A leadership lesson from a luxury brand about value, credibility, and what organisations risk when they cling too tightly to control.
Not really about watches –
When leaders hear “Rolex” they think luxury, precision, heritage. What few realise is that Rolex has a strategic response to the second-hand market — not just as a fight against grey-market sellers but as a claim on who gets to define value. This raises a question every leader should consider: if you carefully guard your organisation’s value, who gets to shape it — you, or the market and stakeholders outside your control?
Control feels good — until it doesn’t
Rolex approaches its product and its market with an unusual mindset. Instead of pretending the second-hand market doesn’t exist, it engages with it strategically. That’s not just marketing. It is a choice about reputation, narrative, credibility, and who owns the customer journey.
Many organisations try to hold tight to control — of brand, process, data, message — and miss the fact that control is an illusion. What truly drives resilience and relevance is the ability to recognise where control ends and influence begins.
Trust isn’t granted, it’s co-created
Rolex doesn’t win loyalty because of polished messaging. It wins trust because its legacy and rarity are co-created with users, resellers, collectors, and even critics. Each participant in the ecosystem adds meaning. Each resale communicates confidence in the product. The brand becomes richer because it doesn’t deny the secondary market — it incorporates its energy.

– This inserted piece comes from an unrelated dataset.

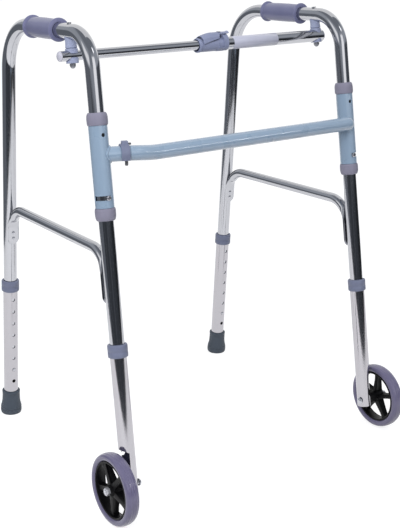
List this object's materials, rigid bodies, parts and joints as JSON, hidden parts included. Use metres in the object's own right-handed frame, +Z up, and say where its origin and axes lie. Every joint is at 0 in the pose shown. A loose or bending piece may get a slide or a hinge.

For leaders, the question is not, how do we stop others from interpreting our value? It’s, how do we shape the shared experience that defines our value beyond our walls?
The risk of ignoring the ecosystem
Organisations that treat stakeholders as passive recipients of authority rather than contributors to meaning invite fragility. Market narratives, social media, competitor comparisons, customer stories — these voices exist whether you acknowledge them or not. When leaders try to squeeze ambiguity out of every plan, they also squeeze out connection.
Rolex didn’t win its sense of prestige by monopolising interpretation. It won it by acknowledging that value is lived, shared, and experienced.
Trust and control in leadership practice
Control is appealing because it feels safe. Trust is much harder because it feels unpredictable. But understanding where your influence ends and where your partnership with stakeholders begins is a leadership skill, not a softness.
Leaders who can balance clarity with openness — who can protect their organisation’s meaning while inviting collective value — create cultures that survive change, not just endure it.
A reflection worth sharing
If Rolex can accept the second-hand market as part of its reputation, what market are you refusing to engage with in your organisation? What conversations are you avoiding because you fear losing narrative control? And what value might you unlock if you shared the story with others instead of guarding it alone?